BNP Paribas SA of France was definitely helped when Basel standard setters recognized Europe’s Banking Union in 2022. When GSIB scores were calculated that year using financial reports from 2021, BNP and several others saw a drop in their cross-jurisdictional exposure rating. For the French lender that was enough for supervisors to lower its overall classification, according to the Banque de France, and reduce its minimum capital ratio requirement by half a percentage point – a significant boost for such a big bank. Reversing that today would cost BNP about €4 billion ($4.7 billion) in extra capital.
Other big Europeans, such as UniCredit SpA of Italy, have seen some benefit too, but lenders like Deutsche Bank AG and Banco Santander SA with more important links outside of Europe have not.
Federal Reserve officials are seeking to get this border-free treatment of the euro zone reversed – and to be fair it is a bit of a joke. European banks complain regularly that the banking union is still more a fantasy than a reality. There is no Europe-wide deposit insurance; cross-border lending within Europe remains limited, and both capital and liquidity get trapped within national subsidiaries of the biggest European banks, according to a recent report by the Association for Financial Markets in Europe, a lobby group. This fragmentation arguably increases costs and risks. Cross-border bank deals are also all but impossible.
US officials picked the perfect time to start this fight.

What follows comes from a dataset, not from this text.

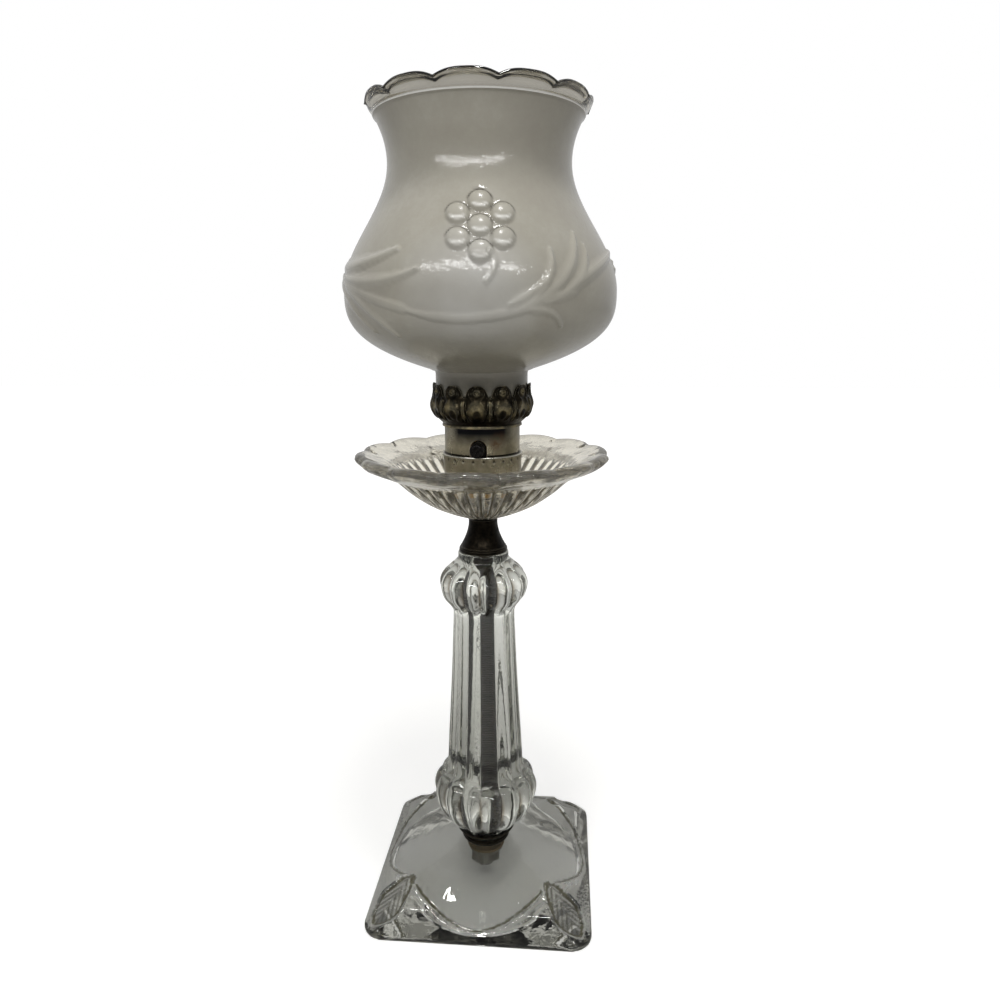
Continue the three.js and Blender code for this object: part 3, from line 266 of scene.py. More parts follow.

It’s the first anniversary of a major report by Mario Draghi, former head of the European Central Bank, which warned the lack of euro zone integration in finance, industry and security left it vulnerable to being pushed around by the US and China.
American banks want the GSIB charges evened up between themselves and big European peers. The biggest difference would be to get wholesale reform of their domestic rules, which are significantly more punitive than international standards. The problem with that is the simplest, most logical change – moving to the same method as everyone else – would release so much equity capital in one go that it looks politically impossible — especially as other relief giving reforms are happening at the same time. The difference between the US GSIB buffer and the internal one is worth nearly $40 billion of equity for JPMorgan Chase & Co. alone, and another $26 billion for Bank of America Corp., based on second-quarter results.
What makes the US GSIB calculation so painful is that it’s mechanically linked to economic growth and so each bank’s supposed riskiness simply rises with gross domestic product. A real measure of changing risk would judge whether a bank is expanding faster than the economy, or compared with rivals, which is more like how the international method works.
When the US rules were written, officials pledged to rebase the economic aspect regularly to ensure banks weren’t hit with ever increasing GSIB buffers. But that never happened and the charge kept escalating. Bank executives are hopeful that Trump’s deregulatory bent will bring some relief, but probably not enough to match those big Europeans.
This is a fluid moment for capital rules globally: We’ve entered an era of simplification and the likely dismantling of some safeguards. If allowed to run too far, that risks disaster down the road. Still, I have sympathy with US banks’ GSIB complaints and the obstacles to getting it changed. If they can’t get help at home, it makes sense to try and scuttle their rivals abroad instead.